Die Forschungsmöglichkeiten für ostfriesische Themen halten sich, soweit es sich nicht um
Familien mit Verbindungen in den Groninger Raum handelt, in Grenzen. Die Findbücher sind aus der Sicht auf die Erforschung Groninger Geschichte verfasst. Es gibt kein spezielles Verzeichnis im Hinblick auf
Ostfriesland. Wenn man etwas sucht, kann man sich nur mit konkreten Fragestellungen in den Registern deshalb am besten über die Orts- und Familiennamen orientieren. Eine Zusammenstellung der für Ostfriesland
relevanten Daten wäre ein noch zu verwirklichendes Projekt.
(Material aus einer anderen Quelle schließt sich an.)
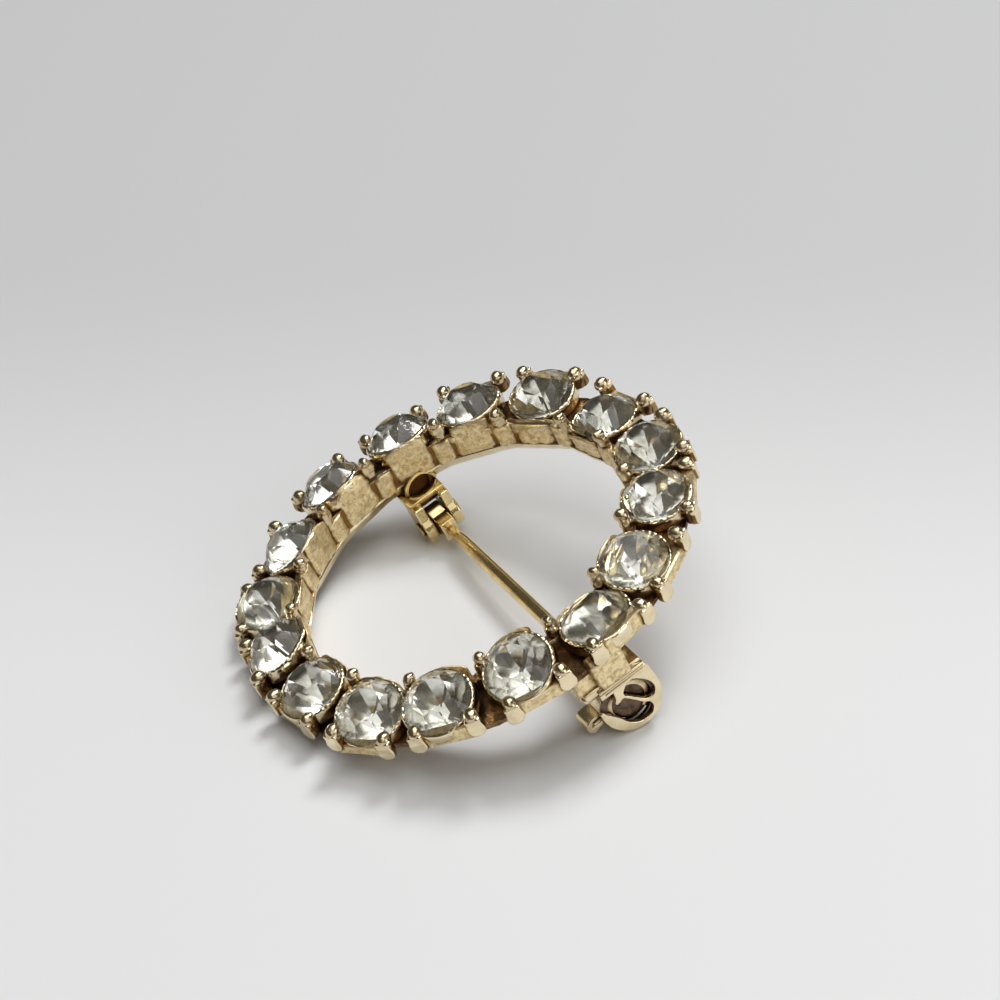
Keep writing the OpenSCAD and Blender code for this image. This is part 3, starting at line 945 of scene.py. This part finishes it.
for k, ob in enumerate(settings):
    finish(ob, f"setting_{k + 1:02d}", "brooch", "gold_tone_casting", "ring_frame")
finish(gallery, "gallery", "brooch", "gold_tone_casting", "ring_frame")
finish(hinge, "hinge", "brooch", "gold_tone_casting", "ring_frame")
finish(catch, "catch", "brooch", "gold_tone_casting", "ring_frame")
finish(rivet, "peened_rivet", "brooch", "gold_tone_wire", "hinge_rivet")
finish(pin, "pin", "pin", "gold_tone_wire", "pin_stem")
finish(barrel, "barrel", "barrel", "gold_tone_wire", "catch_barrel")


# The table it lies on: a plain pale sheet, with painted shade that makes it a little darker
# away from the camera.
clear()
bpy.ops.mesh.primitive_plane_add(size=1.6, location=(0, 0, 0))
table = bpy.context.object
table.name = "table"
AWAY = (0.628, 0.779, 0)
FADE_FROM, FADE_TO = -0.01, 0.055
NEAR_GREY, FAR_SHADED_GREY = 0.80, 0.60
table_white = bpy.data.materials.new("table_white")
table_white.use_nodes = True
nodes, links = table_white.node_tree.nodes, table_white.node_tree.links
bsdf = nodes["Principled BSDF"]
bsdf.inputs["Roughness"].default_value = 0.6
place = nodes.new("ShaderNodeTexCoord")
along = nodes.new("ShaderNodeVectorMath")
along.operation = "DOT_PRODUCT"
along.inputs[1].default_value = AWAY
away = nodes.new("ShaderNodeMapRange")
away.interpolation_type = "SMOOTHSTEP"
away.inputs["From Min"].default_value = FADE_FROM
away.inputs["From Max"].default_value = FADE_TO
sheet = nodes.new("ShaderNodeMix")
sheet.data_type = "RGBA"
sheet.inputs["A"].default_value = (NEAR_GREY, NEAR_GREY, NEAR_GREY, 1)
sheet.inputs["B"].default_value = (FAR_SHADED_GREY, FAR_SHADED_GREY, FAR_SHADED_GREY, 1)
links.new(place.outputs["Object"], along.inputs[0])
links.new(along.outputs["Value"], away.inputs["Value"])
links.new(away.outputs["Result"], sheet.inputs["Factor"])
links.new(sheet.outputs["Result"], bsdf.inputs["Base Color"])
table.data.materials.append(table_white)


# The light: one high window to the right, a low one nearer the camera, a pale ceiling, and the
# dim warm room around the table and behind the camera.
def lamp(name, place, size, power, tint):
    """A round lamp that faces the brooch."""
    clear()
    bpy.ops.object.light_add(type="AREA", location=place)
    light = bpy.context.object
    light.name = name
    light.data.shape = "DISK"
    light.data.size = size
    light.data.energy = power
    light.data.color = tint
    light.rotation_euler = (-Vector(place)).to_track_quat("-Z", "Y").to_euler()


DAYLIGHT = (0.97, 0.985, 1.0)
lamp("side_window", (0.78, 0.40, 1.20), 0.55, 10.9, DAYLIGHT)
lamp("ceiling", (0.08, 0.05, 1.10), 1.1, 5.4, DAYLIGHT)
lamp("near_window", (0.72, -0.92, 0.40), 0.9, 3.9, DAYLIGHT)
lamp("room_behind", (-0.10, -0.45, 0.48), 0.6, 0.7, (0.98, 0.99, 0.98))

world = bpy.data.worlds.new("room")
bpy.context.scene.world = world
world.use_nodes = True
background = world.node_tree.nodes["Background"]
background.inputs["Color"].default_value = (0.64, 0.57, 0.46, 1)
background.inputs["Strength"].default_value = 0.13
bpy.context.scene.view_settings.view_transform = "Standard"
Neben den Groninger Archieven gibt es eine Zahl von gut geführten Gemeindearchiven, Archiven von Deich- und Sielachten und Museen mit
angeschlossenen Archiven, die zentral durch Provinzarchivinspektoren betreut werden. Außerdem gibt es im Groninger Raum etwa 30 historische Vereine. Die sind aber meist nicht aktiv in der Forschung tätig (mit
Ausnahme einiger Vereinsvorsitzender). Der größte Verein ist der Provinziale Historische Verein. Das Archiv pflegt eine enge Zusammenarbeit mit den Lokalarchiven und Vereinen. An jedem ersten Samstag im
Oktober wird gemeinsam mit dem Provinzialen Historischen Verein ein „Tag der Groninger Geschichte“ veranstaltet – verbunden mit einem „Tag der offenen Tür“ im Archiv. Daneben gibt es noch
kleinere Regionaltagungen in einzelnen Teilen der Provinz. Zum „Tag der Groninger Geschichte“ soll auch die Arbeitsgruppe der Chronisten der ostfriesischen Landschaft eingeladen werden.
An das
erste Informationsgespräch schloss sich eine Führung durch das Archiv, den Lesesaal und die Magazine an. Eigentlich war für den Abschluss des Vormittags noch mehr Zeit eingeplant für ein selbständiges Stöbern
in Findbüchern und Lesesaalbeständen. Das anregende Gespräch und die Führung dauerten jedoch so lange, dass dafür kaum noch Zeit blieb.